In this clear situation, there is no evidence of any special authority of the attorney to bind the client in a settlement of his claim, except for the fact that the attorney allegedly purported to do so. OCGA 15-19-5 (Code Ann. 9-605) provides: "Attorneys have authority to bind their clients in any action or proceeding by any agreement in relation to the cause, made in writing, and by signing judgments, entering appeals, and entering such matters, when permissible, on the dockets of the court. Attorneys who are otherwise authorized by law to take affidavits and administer oaths shall not be disqualified to take affidavits required of their clients in any matter or proceeding of any nature whatsoever." That code section does not expressly grant attorneys the right to compromise the claim or defense absent special authority in writing. We cannot infer that it impliedly grants such power to the attorney because OCGA 15-19-6 (Code Ann. 9-606) provides: "Without special authority, attorneys cannot receive anything in discharge of a client's claim but the full amount in cash." Moreover, Rule 39 of the superior courts, which was codified in the 1933 Georgia Code as 24-3339 but was not codified in the 1981 code, provides: "No consent or agreement between attorneys or parties will be enforced by the court, unless it be in writing, and signed by the parties to the consent, where such consent or agreement is denied by the opposite party."

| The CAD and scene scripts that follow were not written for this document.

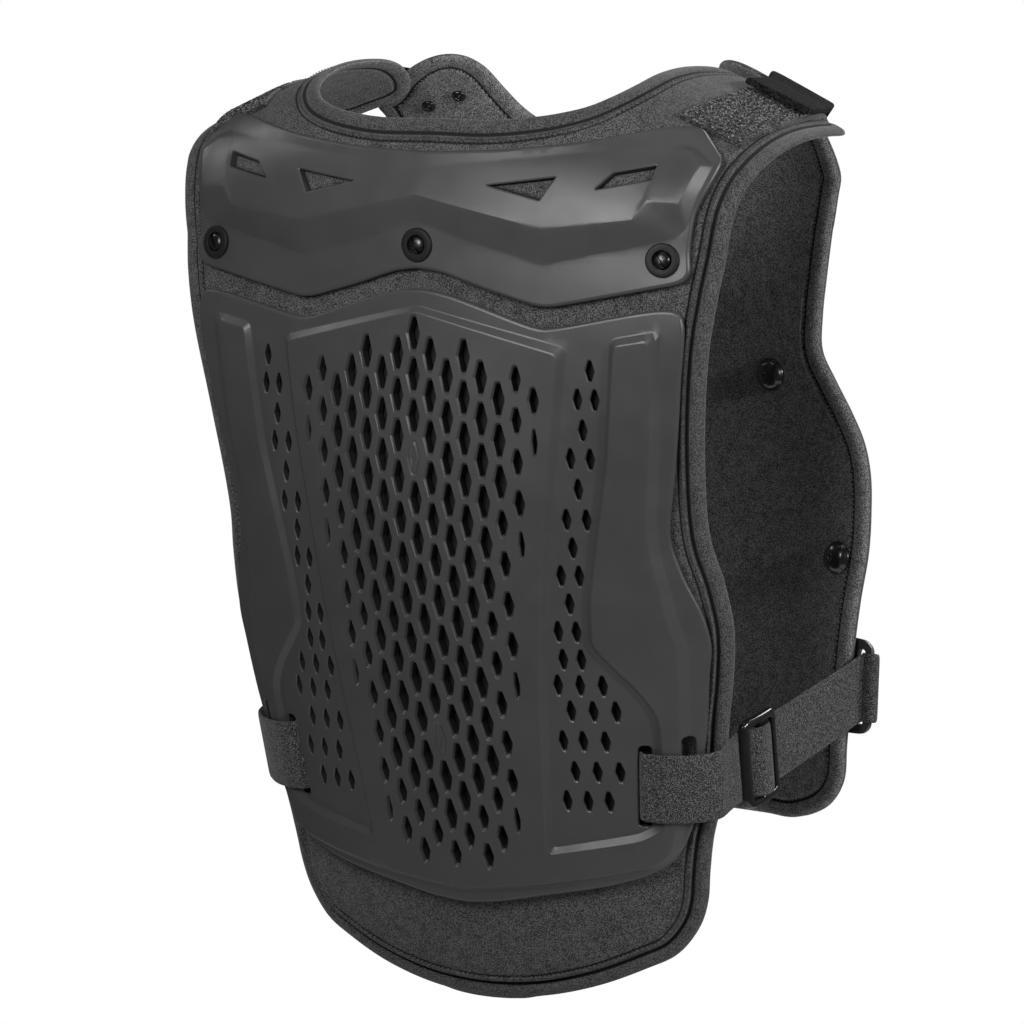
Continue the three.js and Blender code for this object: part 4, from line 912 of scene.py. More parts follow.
def moulded(name, finishes, place, edge, low, top, rise=None, slopes=(), holes=(), extra=(), grid=GRID,
            angle=PLATE_ANGLE, flipped=False, replacing=True):
    """A moulded sheet: its edge and holes are cut, its slopes raised, and it is bent onto the form.
    Each hole is a loop, the foot of the bevel round it and the depth of that bevel. Each extra line says
    whether it is closed and how deep it is cut. A second finish is for the walls of the holes."""
    rim = leftwards(edge)
    borders = [rim] + [opening for opening, _, _ in holes]
    lines = [(shifted(rim, inset), True) for inset in ROUNDED_EDGE["inset"][1:]]
    lines += [(foot, True) for _, foot, _ in holes]
    lines += [(loop, True) for loop in slopes]
    lines += [(line, closed) for line, closed, _ in extra]
    points = filling(rim, grid, EDGE_CLEAR)
    for _, foot, _ in holes:
        middle = foot.mean(0)
        near = np.abs(points - middle).max(1) < np.abs(foot - middle).max() + grid
        close = np.zeros(len(points), bool)
        close[near] = holds(points[near], foot) | (reach_to(points[near], foot) < grid * 0.25)
        points = points[~close]
    flat, triangles = plan(borders, lines, points)
    lift = top + (rise(flat) if rise else np.zeros(len(flat)))
    lift = lift - np.interp(reach_to(flat, rim), ROUNDED_EDGE["inset"], ROUNDED_EDGE["fall"])
    for line, closed, cut in [(opening, True, deep) for opening, _, deep in holes] + list(extra):
        middle = line.mean(0)
        near = np.flatnonzero(np.abs(flat - middle).max(1) < np.abs(line - middle).max() + 1)
        lift[near[reach_to(flat[near], line, closed) < ON_LINE]] -= cut
    places, faces = shell(flat, triangles, place(flat, lift), place(flat, np.full(len(flat), low)), flipped)
    chosen = np.zeros(len(faces))
    # The walls of the holes take the second finish where one is given; for the chest plate it is painted shade.
    if len(finishes) > 1:
        walls = slice(2 * len(triangles), None)
        chosen[walls] = reach_to(flat[[min(face) for face in faces[walls]]], rim) > 0.5
    mesh_piece(name, places, faces, finishes, 0.01, chosen, angle, replacing)


plastic = Finish("moulded_plastic")
plastic.set(Base_Color=plastic.mottled(0.042, 0.048, 30, 3), Specular_IOR_Level=0.4)
plastic.set(Roughness=plastic.mottled(0.34, 0.42, 60))
plastic.bump(plastic.noise(2600, 2, 0.6), 0.04)
# Painted shade: the vents' walls are the plate's own plastic, painted near black as the shade inside the holes.
vent_wall_shade = Finish("vent_wall_shade")
vent_wall_shade.set(Base_Color=vent_wall_shade.mottled(0.004, 0.008, 60), Roughness=0.8)

plate_edge = through(both(PLATE_EDGE), 4.5)
raised = slope_loops(RAISED_FOOT, RAISED_BROW, 4, 6)
vents = []
engraved = []
for x, z, width, height, filled in lattice():
    tip = HOLE_TIP * min(width / HOLE_WIDTH, 1)
    opening, recess, inside = (vent(x, z, width, height, tip, grow) for grow in (0, VENT_BEVEL, -1))
    if filled:
        ring = circle(RING_RADIUS, 12) + (x, z)
        engraved += [(recess, True, 0), (opening, True, ENGRAVED), (inside, True, 0), (ring, True, ENGRAVED)]
    else:
        vents.append((opening, recess, VENT_DEPTH))
for z, places in SIDE_VENTS:
    for x in places:
        for side in (-1, 1):
            shape = (side * x, z, SIDE_HOLE_WIDTH, SIDE_HOLE_HEIGHT, SIDE_VENT_TIP)
            vents.append((vent(*shape), vent(*shape, SIDE_VENT_BEVEL), SIDE_VENT_DEPTH))
for x, z, lean, length in PLATE_SLOTS:
    for side in (-1, 1):
        slot = (side * x, z, side * lean, SLOT_WIDTH, length)
        vents.append(bevelled_slot(*slot, SLOT_BEVEL, SLOT_BEVEL_DEPTH))
moulded("chest_plate", [plastic, vent_wall_shade], on_front, plate_edge, FIT, PLATE_TOP,
        lambda flat: FIELD_RISE * rise_within(flat, raised), raised, vents, engraved)

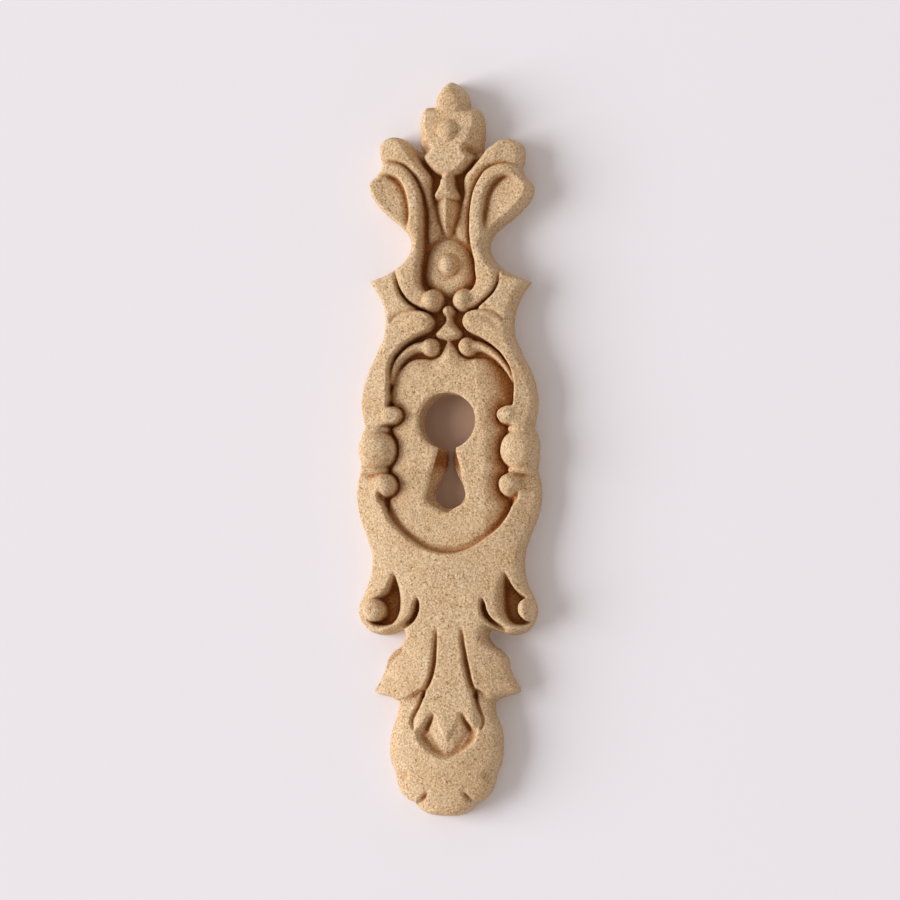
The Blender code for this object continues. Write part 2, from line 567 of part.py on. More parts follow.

Obviously, a client may give specific authority to settle or may ratify the actions of his attorney, and whether he does so may be a question of fact; but it is not even claimed by Equitable that Johnson did so. The quoted code sections and rule make it clear that while the attorney has authority to do many things by virtue of his general retention, he may not compromise the client's claim unless the same is specially authorized in writing or ratified ( Westwood Place v. Green, 153 Ga. App. 595, 596 (2) (266 SE2d 242)) or unless the doctrine of estoppel, or some other special equity, intervenes. Gen. Communications Svc. v. Ga. Public Svc. Comm., 244 Ga. 855 (262 SE2d 96), affirmed 149 Ga. App. 466 (254 SE2d 710). There is no special equity in this case. The appellant was not entitled to rely upon the agreement of counsel compromising the appellee's claim not under special authority in writing. There is nothing revolutionary in this rule; it is the common practice that attorneys entertain settlements subject to the client's approval. The client retains the attorney in a general retention to do all things necessary to pursue or defend his claim; but he does not, by general retention of the attorney's services, give his claim to the attorney to dispose of at the attorney's discretion, absent special authority so stating. There was no binding settlement in this case as a matter of law.
3. Whether evidence of any purported attempt at settlement in this case is admissible to disprove Equitable's bad faith is a dead issue because we have ruled that Johnson has no bad faith claims. And, as we have ruled that there was no settlement binding Equitable or Johnson to $5,000, if Johnson intends to claim the $930 yet unpaid of the basic $5,000 policy limits, he must prove it as we held in Division 1 hereof. And Equitable is not liable to pay any amounts in excess of $5,000 until Johnson proves his right thereto under Jones, supra. Equitable is not liable for any punitive damages, penalties or attorney fees on account of this matter.
George P. Graves, E. Graydon Shuford, for appellee.
John W. Winborne III, for appellant.